I check in every now & then to see what the hot topics are and when I saw the
blurb about shameless newsletter editors, I figures that I had better jump
in.

Actually, the blurb had more to do with clubs and whether their dues would be
going up. A few figures were given but not for the Land Rover Owners'
Association of North America.

Being the editor of that club's newsletter, It falls to me to provide the
information...

- Membership is still $20 per year.
- The quarterly "newsletter" is really a magazine (32pages for the winter
issue).
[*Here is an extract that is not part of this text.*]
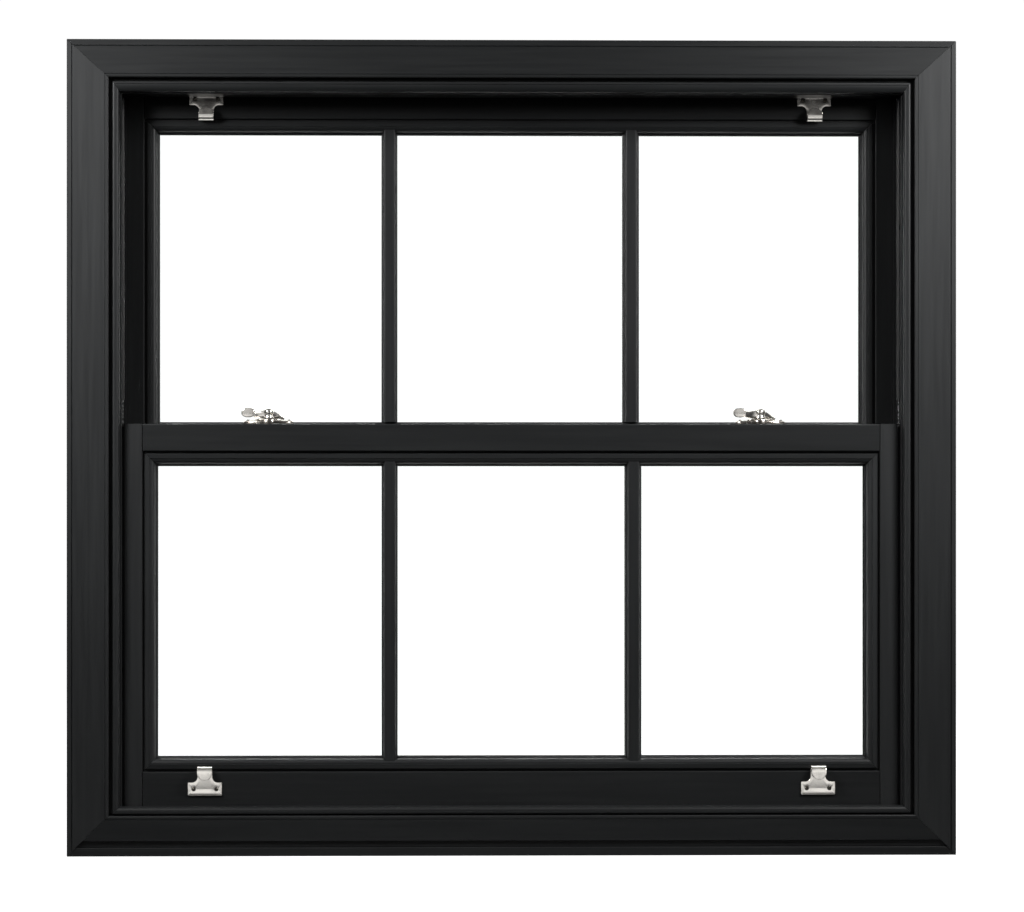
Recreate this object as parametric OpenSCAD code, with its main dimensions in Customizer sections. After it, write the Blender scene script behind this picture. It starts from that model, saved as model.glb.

It has an events calendar with most North American events, a News
section, a Club Report section telling you about recent club activities in N.
America,  a Tech Tips section which gives good information about how other
members maintain their Rovers, an articles section where you can read about
members' Rover adventures, a parts & service page which lists as many shops
as we know of who have worked on Rovers, a club listing which has all the
North American Rover clubs' addresses so that you can plug into a local group
of fanatics, a Military section where facts & figures about Rovers in the
military can be found, and a Marketplace section with 1-2 pages of Rovers and
Rover parts for sale. Besides that, it has lots & lots of photos.

The address is: 
LROA,NA
P.O. Box 1144
Paradise, CA 95967.

Boy, do I feel badly about this. I'll try not to let it happen again.